J’ai le très profond regret de vous informer que 7 hommes ont succombé. (Le commandant donne alors leurs noms). La conduite de l’équipage a été excellente. J’attire tout spécialement votre attention sur
- 1er maître pilote Bricon, avec un oubli complet de lui-même, m’a secondé, a dirigé la mise à l’eau du radeau de l’avant, y a rassemblé les hommes autour de lui et n’y a embarqué que le dernier
- 1er maître mécanicien Le Tessier, par son calme et son sang froid, a fait régner l’ordre dans la machine
- Sd maître de manœuvre Rondeau et Zoonekynd, avec de l’eau jusqu’à la ceinture, ont assuré avec beaucoup de courage la mise à ‘eau de la baleinière. Je rappelle que Rondeau a déjà sauté sur une mine à bord du dragueur AUVERGNE, et qu’il était chef de quart sur le SUSSEX quand celui-ci a été torpillé.
- QM de manœuvre Grout et Prévost ont participé avec le plus grand dévouement à la mise à l’eau du radeau et de la baleinière.
- QM élève chef de quart Le Pivert a sauvé le maître d’hôtel Robinet, incapable de nager et l’a conduit jusqu’au radeau de sauvetage
- QM élève chef de quart Michel a soutenu le Sd maître Zoonekynd sur ses épaules jusqu’à ce que celui-ci puisse s’accrocher à une épave.
- Matelots chauffeurs Guéno et Le Cunff, de service dans la chaufferie, ne l’ont quitté que sur ordre et ont exécuté avec le calme le plus complet les ordres donnés par le 1er maître mécanicien
- Matelot cuisinier Laurans, n’a pas hésité à aller à la nage jusqu’au radeau de sauvetage et en est revenu avec un bout, l’empêchant ainsi de s’écarter du bord et facilitant l’embarquement du personnel.
Voici la signature du commandant Dukers
Récompenses
Inscription au tableau de la Légion d’Honneur
DUKERS Xavier Joseph Marie Capitaine de Corvette
A effectué depuis le début de la guerre de nombreux dragages de mines dans des circonstances difficiles et dangereuses, en particulier au voisinage des côtes de Flandres. Le 17 Juin 1917 au cours de dragages dans le golfe de Gascogne, l’ANJOU, qu’il commandait, ayant sauté sur une mine, a pris toutes les mesures permettant de sauver l’Anjou et son équipage. A été entraîné avec le bâtiment au moment où celui-ci chavirait. (Croix de Guerre avec palmes)

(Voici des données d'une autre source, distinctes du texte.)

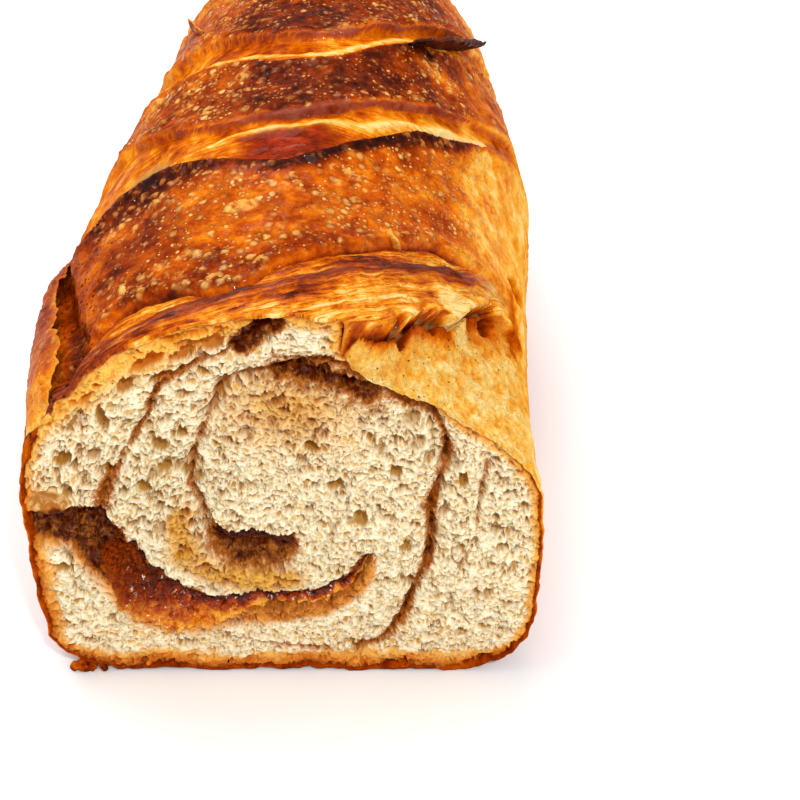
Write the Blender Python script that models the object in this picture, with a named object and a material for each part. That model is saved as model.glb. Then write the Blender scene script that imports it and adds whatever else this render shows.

BRICON Louis 1er maître pilote Lannion n° 8
Officier marinier aussi bon marin que dévoué. Embarqué sur l’ANJOU a fait preuve du plus grand calme en secondant son commandant jusqu’au moment où le bâtiment a chaviré et a contribué pour une grande part au sauvetage du personnel. A pris place le dernier sur un radeau dont il venait de diriger la mise à l’eau.
Citation à l’Ordre de l’Armée
DUKERS Xavier et BRICON Louis pour les motifs ci-dessus
RONDEAU Edmond Paul Léon Sd maître de manœuvre Dieppe 5500
A fait preuve de belles qualités de sang froid et de courage. A contribué dans des circonstances difficiles au sauvetage de l’équipage.
S’est déjà distingué lors de la perte de l’AUVERGNE et de l’attaque du SUSSEX.
GUENO Louis Saint Brieuc 3007 Matelot chauffeur
LE CUNFF Jacques Lannion 3548 Matelot chauffeur
De service dans la chaufferie au moment où l’ANJOU heurtait une mine ont exécuté avec calme et jusqu’au dernier moment les manœuvres prescrites. N’ont évacué la chaufferie que sur ordre formel après avoir pris les dernières mesures de sécurité nécessaires.
BOSCHER Louis Marie Sd maître mécanicien Calais 1635
SILENNE Fernand Sd maître mécanicien 24315-1
BASTOEN Georges Alexandre QM mécanicien 27019-1
PENVERN Maurice Henri QM mécanicien 38116-1
MARGUERITE Marcel Auguste Matelot mécanicien 42507-1
GUERY Henri Gaston Pierre Matelot chauffeur Dieppe 174
GOULEY Louis Eugène Alphonse Matelot sans spécialité Dieppe 110
Embarqués sur l’ANJOU lorsque ce dragueur heurta une mine, sont restés à leur poste jusqu’au dernier moment assurant l’exécution des ordres. Ont été engloutis avec le bâtiment.
Citation à l’ordre du Corps d’Armée
LE TESSIER Jean 1er maître mécanicien Saint Malo 1214
Embarqué sur l’ANJOU, ce bâtiment ayant heurté une mine au cours de dragages, a contribué par son exemple et par les dispositions prises à faire régner le calme et le sang froid parmi le personnel de la machine.
ZOONEKYND Pierre Sd maître de manœuvre Dunkerque 3782
A contribué dans des circonstances difficiles à assurer le sauvetage de l’équipage de l’ANJOU. A fait preuve de belles qualités de calme et de sang froid.
Médaille d’Honneur du sauvetage en bronze
LE PIVERT François QM élève chef de quart 42232-1
A sauvé la vie d’un marin ne sachant pas nager en le conduisant jusqu’à un radeau
MICHEL Edmond QM élève chef de quart 107239-2
A dégagé un Sd maître qui se trouvait pris sous une baleinière et l’a ensuite soutenu jusqu’à ce qu’il puisse s’accrocher à une épave.